(Modeling code records)
++++++++++++++++++++
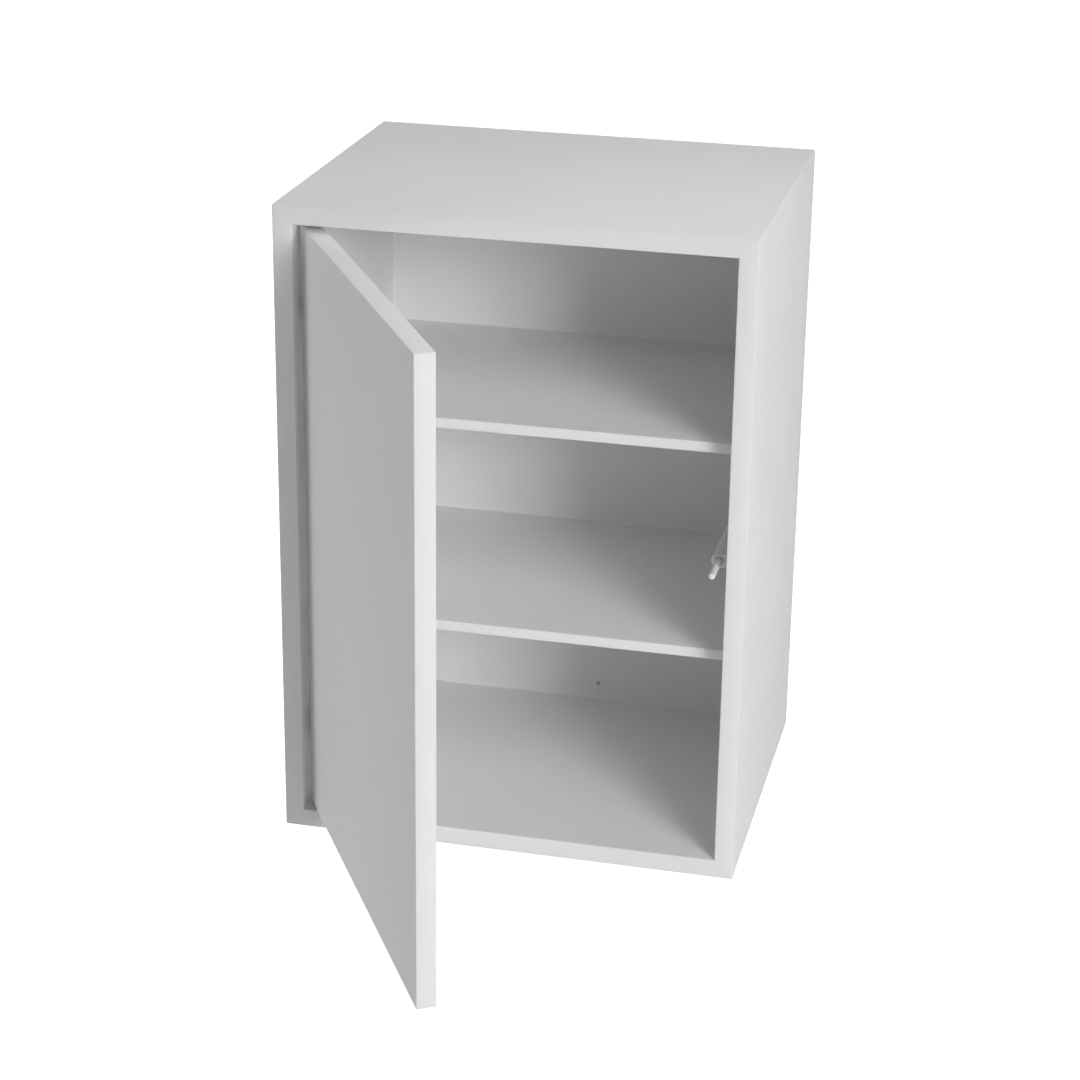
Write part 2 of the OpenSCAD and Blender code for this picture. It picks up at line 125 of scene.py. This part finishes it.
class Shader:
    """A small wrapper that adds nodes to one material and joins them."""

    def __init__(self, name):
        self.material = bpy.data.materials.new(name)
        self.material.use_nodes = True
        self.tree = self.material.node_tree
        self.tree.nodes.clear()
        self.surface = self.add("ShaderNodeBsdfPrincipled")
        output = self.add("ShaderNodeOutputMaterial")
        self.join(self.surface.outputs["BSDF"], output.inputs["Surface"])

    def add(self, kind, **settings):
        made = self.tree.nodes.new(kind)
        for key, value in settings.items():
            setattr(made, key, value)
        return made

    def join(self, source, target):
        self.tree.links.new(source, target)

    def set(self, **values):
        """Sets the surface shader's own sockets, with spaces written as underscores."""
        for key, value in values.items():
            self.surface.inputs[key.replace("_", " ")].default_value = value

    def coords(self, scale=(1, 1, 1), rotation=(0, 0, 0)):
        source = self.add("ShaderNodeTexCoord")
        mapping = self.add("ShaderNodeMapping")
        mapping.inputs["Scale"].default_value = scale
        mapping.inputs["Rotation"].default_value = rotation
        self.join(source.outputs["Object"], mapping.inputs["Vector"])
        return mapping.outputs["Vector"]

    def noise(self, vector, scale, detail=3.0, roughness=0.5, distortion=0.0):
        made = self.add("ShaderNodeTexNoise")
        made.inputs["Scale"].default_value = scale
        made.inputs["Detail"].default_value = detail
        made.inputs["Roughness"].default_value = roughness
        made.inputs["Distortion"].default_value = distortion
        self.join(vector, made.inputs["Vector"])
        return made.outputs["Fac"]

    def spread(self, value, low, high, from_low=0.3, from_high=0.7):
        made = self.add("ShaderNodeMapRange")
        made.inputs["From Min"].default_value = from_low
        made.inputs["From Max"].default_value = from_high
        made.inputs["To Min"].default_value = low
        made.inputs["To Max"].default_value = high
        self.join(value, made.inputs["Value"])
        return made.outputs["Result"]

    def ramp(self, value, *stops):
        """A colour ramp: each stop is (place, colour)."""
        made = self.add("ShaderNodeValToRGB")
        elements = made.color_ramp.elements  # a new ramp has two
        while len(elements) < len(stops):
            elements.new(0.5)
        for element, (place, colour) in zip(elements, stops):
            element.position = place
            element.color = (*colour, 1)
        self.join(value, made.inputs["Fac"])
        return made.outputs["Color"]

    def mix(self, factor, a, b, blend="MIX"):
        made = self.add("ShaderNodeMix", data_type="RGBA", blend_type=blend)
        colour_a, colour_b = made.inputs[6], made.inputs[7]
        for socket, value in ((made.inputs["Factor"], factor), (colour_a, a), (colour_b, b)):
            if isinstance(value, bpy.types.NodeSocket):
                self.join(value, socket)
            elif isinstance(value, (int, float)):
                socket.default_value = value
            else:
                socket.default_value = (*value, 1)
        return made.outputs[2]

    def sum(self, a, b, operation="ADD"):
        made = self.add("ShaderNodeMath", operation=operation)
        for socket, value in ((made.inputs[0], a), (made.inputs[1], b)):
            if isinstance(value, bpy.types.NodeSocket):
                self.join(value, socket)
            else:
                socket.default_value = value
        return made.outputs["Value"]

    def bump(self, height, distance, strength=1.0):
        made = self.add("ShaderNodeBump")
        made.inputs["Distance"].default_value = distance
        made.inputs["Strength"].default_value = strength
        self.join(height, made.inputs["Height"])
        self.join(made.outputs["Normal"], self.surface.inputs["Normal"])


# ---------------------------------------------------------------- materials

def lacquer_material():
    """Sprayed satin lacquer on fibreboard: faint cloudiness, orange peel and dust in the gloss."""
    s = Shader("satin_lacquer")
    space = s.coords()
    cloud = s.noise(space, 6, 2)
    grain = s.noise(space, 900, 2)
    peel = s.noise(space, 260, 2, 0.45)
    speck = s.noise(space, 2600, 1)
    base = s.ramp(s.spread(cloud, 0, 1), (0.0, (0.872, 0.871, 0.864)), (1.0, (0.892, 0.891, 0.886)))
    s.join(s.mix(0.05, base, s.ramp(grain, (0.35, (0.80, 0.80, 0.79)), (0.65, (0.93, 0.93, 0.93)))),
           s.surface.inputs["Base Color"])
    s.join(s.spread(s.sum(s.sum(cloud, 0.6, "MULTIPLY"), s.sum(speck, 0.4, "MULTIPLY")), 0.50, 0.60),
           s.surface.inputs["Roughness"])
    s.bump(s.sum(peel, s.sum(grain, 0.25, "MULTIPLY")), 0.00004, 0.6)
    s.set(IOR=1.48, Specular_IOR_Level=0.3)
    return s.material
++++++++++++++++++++
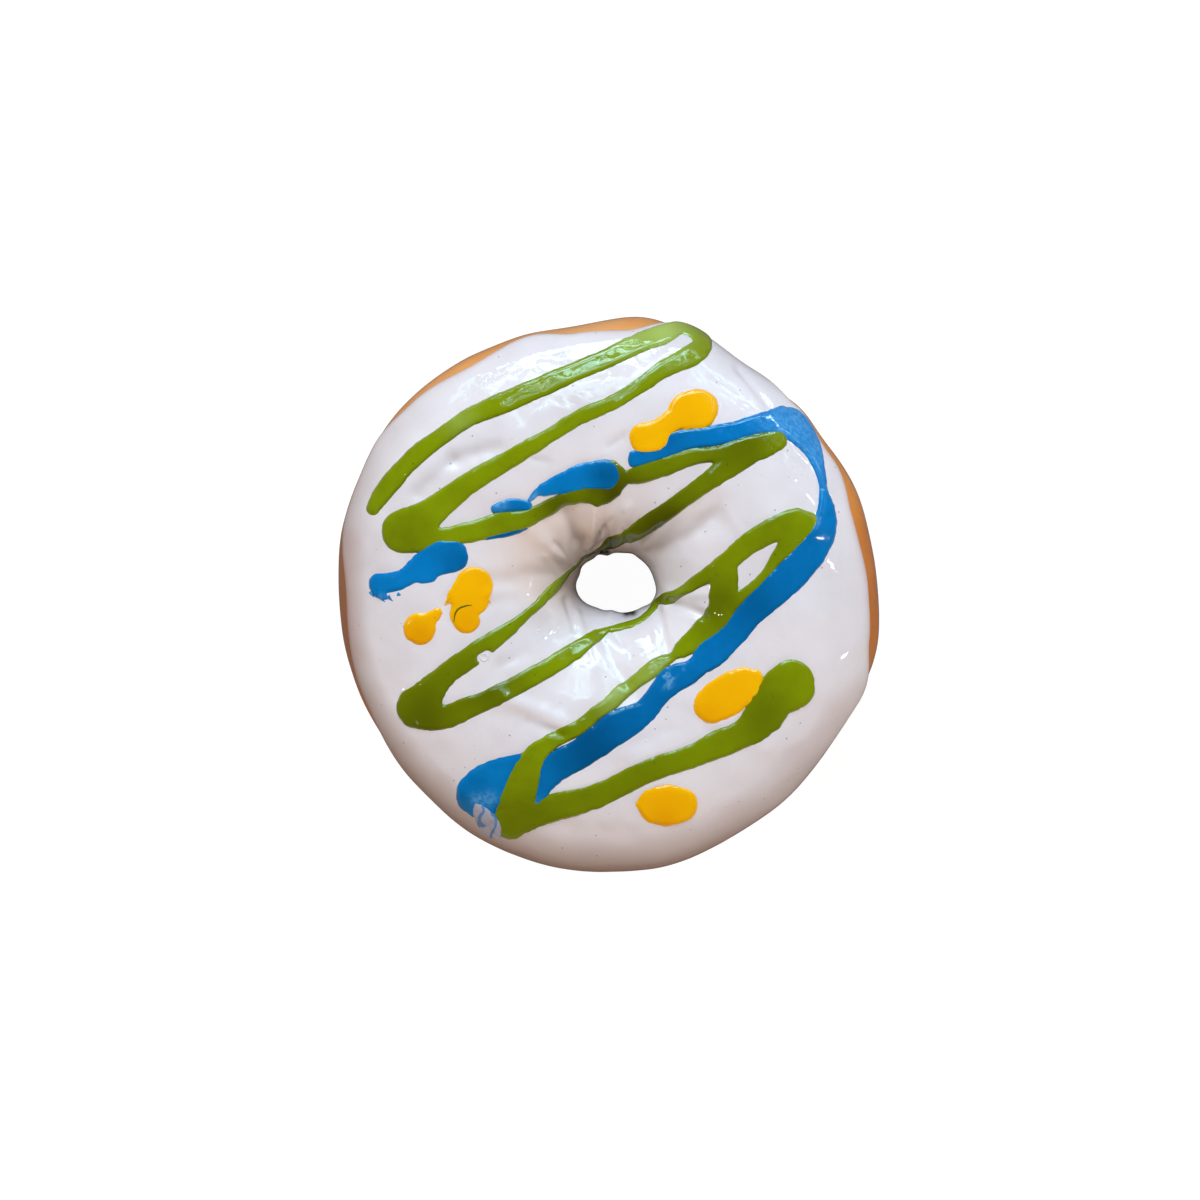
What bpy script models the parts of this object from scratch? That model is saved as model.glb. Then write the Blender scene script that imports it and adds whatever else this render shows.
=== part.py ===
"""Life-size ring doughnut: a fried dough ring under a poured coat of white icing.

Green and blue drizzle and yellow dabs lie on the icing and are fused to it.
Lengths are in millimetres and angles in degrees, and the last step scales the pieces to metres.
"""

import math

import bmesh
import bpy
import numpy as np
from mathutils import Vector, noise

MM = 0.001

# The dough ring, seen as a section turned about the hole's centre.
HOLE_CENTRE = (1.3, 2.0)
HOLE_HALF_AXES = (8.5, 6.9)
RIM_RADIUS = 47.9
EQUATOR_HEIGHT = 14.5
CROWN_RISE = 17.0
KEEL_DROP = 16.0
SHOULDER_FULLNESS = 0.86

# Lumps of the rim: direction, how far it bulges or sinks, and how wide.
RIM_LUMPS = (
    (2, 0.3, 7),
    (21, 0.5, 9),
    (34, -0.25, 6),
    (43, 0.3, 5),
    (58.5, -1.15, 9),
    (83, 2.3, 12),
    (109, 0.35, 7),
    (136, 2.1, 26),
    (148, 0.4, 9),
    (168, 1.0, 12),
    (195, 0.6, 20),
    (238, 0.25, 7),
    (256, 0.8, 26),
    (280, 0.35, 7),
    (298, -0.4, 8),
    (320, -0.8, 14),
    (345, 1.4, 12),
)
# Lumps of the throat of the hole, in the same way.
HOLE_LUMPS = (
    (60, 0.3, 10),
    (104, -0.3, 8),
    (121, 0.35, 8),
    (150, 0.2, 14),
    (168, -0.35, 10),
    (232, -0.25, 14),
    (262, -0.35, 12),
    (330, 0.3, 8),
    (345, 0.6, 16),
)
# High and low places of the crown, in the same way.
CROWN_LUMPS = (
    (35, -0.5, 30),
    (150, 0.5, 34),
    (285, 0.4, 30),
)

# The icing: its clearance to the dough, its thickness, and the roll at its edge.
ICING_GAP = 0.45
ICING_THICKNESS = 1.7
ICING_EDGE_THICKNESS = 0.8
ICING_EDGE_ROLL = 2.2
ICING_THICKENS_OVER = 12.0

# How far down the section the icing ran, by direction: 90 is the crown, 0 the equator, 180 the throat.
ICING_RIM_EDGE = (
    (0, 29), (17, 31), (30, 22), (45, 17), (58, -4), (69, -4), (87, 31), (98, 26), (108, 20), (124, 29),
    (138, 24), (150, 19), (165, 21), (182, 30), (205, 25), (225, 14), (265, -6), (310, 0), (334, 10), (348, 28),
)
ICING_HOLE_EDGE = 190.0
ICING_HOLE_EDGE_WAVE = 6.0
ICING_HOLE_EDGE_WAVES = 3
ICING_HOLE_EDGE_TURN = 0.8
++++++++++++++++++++
Description of the task
Begin at the line that has "What bpy script" in the entries above; stop after the line that has "SHOULDER_FULLNESS = 0.86". Transcribe exactly those lines and no others.

Right answer
What bpy script models the parts of this object from scratch? That model is saved as model.glb. Then write the Blender scene script that imports it and adds whatever else this render shows.
=== part.py ===
"""Life-size ring doughnut: a fried dough ring under a poured coat of white icing.

Green and blue drizzle and yellow dabs lie on the icing and are fused to it.
Lengths are in millimetres and angles in degrees, and the last step scales the pieces to metres.
"""

import math

import bmesh
import bpy
import numpy as np
from mathutils import Vector, noise

MM = 0.001

# The dough ring, seen as a section turned about the hole's centre.
HOLE_CENTRE = (1.3, 2.0)
HOLE_HALF_AXES = (8.5, 6.9)
RIM_RADIUS = 47.9
EQUATOR_HEIGHT = 14.5
CROWN_RISE = 17.0
KEEL_DROP = 16.0
SHOULDER_FULLNESS = 0.86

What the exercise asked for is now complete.